The project is funded through La Isla Network, a Non-Governmental Organisation dedicated to ending CKDu among workers and their communities worldwide. Workplace safety interventions and policy change drawn from the Adelante Initiative have enabled the project team to develop toolkits that can be used to protect other workers at risk from the condition – not just in Central America, but around the world in places like Sri Lanka.

“We’re hoping to be able to secure additional funding that will allow us to further investigate heat and dehydration as causal factors in CDKu,” adds Dr Lucas. “We want to see an end to this disease; raising awareness of the condition whilst improving workplace standards for people across the Global South.”

Dr Lucas is also a key team member on a different SportEx research project working with the US Army exploring the impact of high temperatures on the body’s ability to effectively use carbohydrates in food during prolonged and strenuous exercise.

During such exercise, the body relies on carbohydrate fuel stores located in muscle and liver to support energy production and allow the muscles to keep working. These carbohydrate stores are small and when depleted, fatigue can occur.

Many sportspeople eat or drink carbohydrate-containing foods or drinks during exercise to provide an additional source of energy and delay the onset of fatigue. When exercise is performed in hot conditions, the body’s capacity to use carbohydrate fed during exercise for energy – known as exogenous carbohydrate oxidation - appears to be reduced.

Led by Dr Gareth Wallis, Associate Professor in Exercise Metabolism, the three-year project sees SportEx researchers working with the US Army Research Institute of Environmental Medicine (USARIEM) to develop nutrition strategies to combat this drop in effective conversion of carbohydrates during the body’s exposure to extreme environments.

This is a particular problem for military personnel deployed in areas of extreme temperature, as the heat places even more demands on the body’s existing carbohydrate reserves – making the capacity to use carbohydrate fed during exercise even more important.

“Heat impairs the body’s ability to use carbohydrates – whether they come from ration packs, performance drinks or energy bars; ironically, these are often the moments when fatigue is setting in and the need for an energy boost from carbohydrates is greatest,” explains Dr Wallis.

“Our research will explore the physiological mechanisms behind this.
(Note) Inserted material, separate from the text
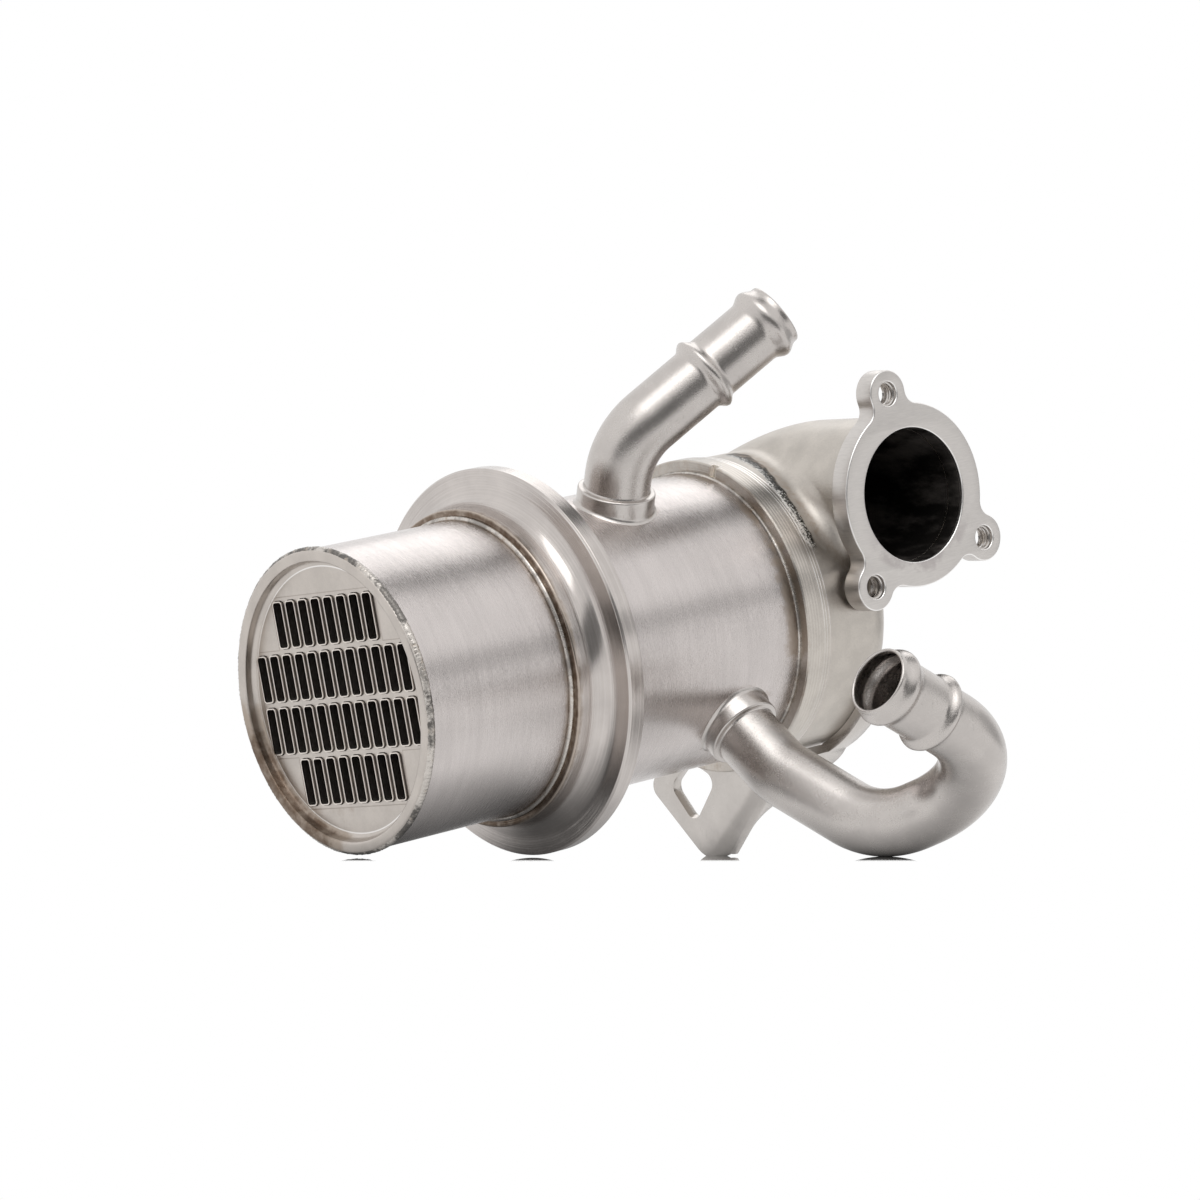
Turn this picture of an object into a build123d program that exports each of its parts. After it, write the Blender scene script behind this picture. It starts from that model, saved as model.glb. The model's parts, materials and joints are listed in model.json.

One hypothesis that we will be testing is that the body’s ability to absorb carbohydrates is linked to blood flow in the intestine. Extreme temperatures prompting movement of blood away from this part of the body to cool the skin could account for reduced energy drawn from consumed carbohydrates.”

The research team will also explore the benefits of heat acclimatisation techniques on how the body assimilates carbohydrates in high temperatures. Using SportEx acclimatisation chambers on the Birmingham campus, a volunteer cohort of around 20 amateur athletes will undergo a nine-day heat acclimatisation programme.

Testing will run over two-and-a-half years with heat acclimatisation taking place in winter and spring in order to give the most accurate measure of its impact. Heat, humidity and oxygenation can be varied in the chambers, as researchers measure breath, blood, muscle samples and more to pull together a comprehensive physiological profile of the athletes’ progress.

“We’re looking forward to tackling the research challenge that lies ahead, as the findings of our research could have implications for people in occupations that can require strenuous physical effort in hot conditions such as military personnel, firefighters and athletes,” comments Dr Wallis.

“Indeed, it’s not inconceivable that our research could one day provide further help to vulnerable workers such as the sugarcane cutters of Central America in maintaining their productivity whilst protecting their health.”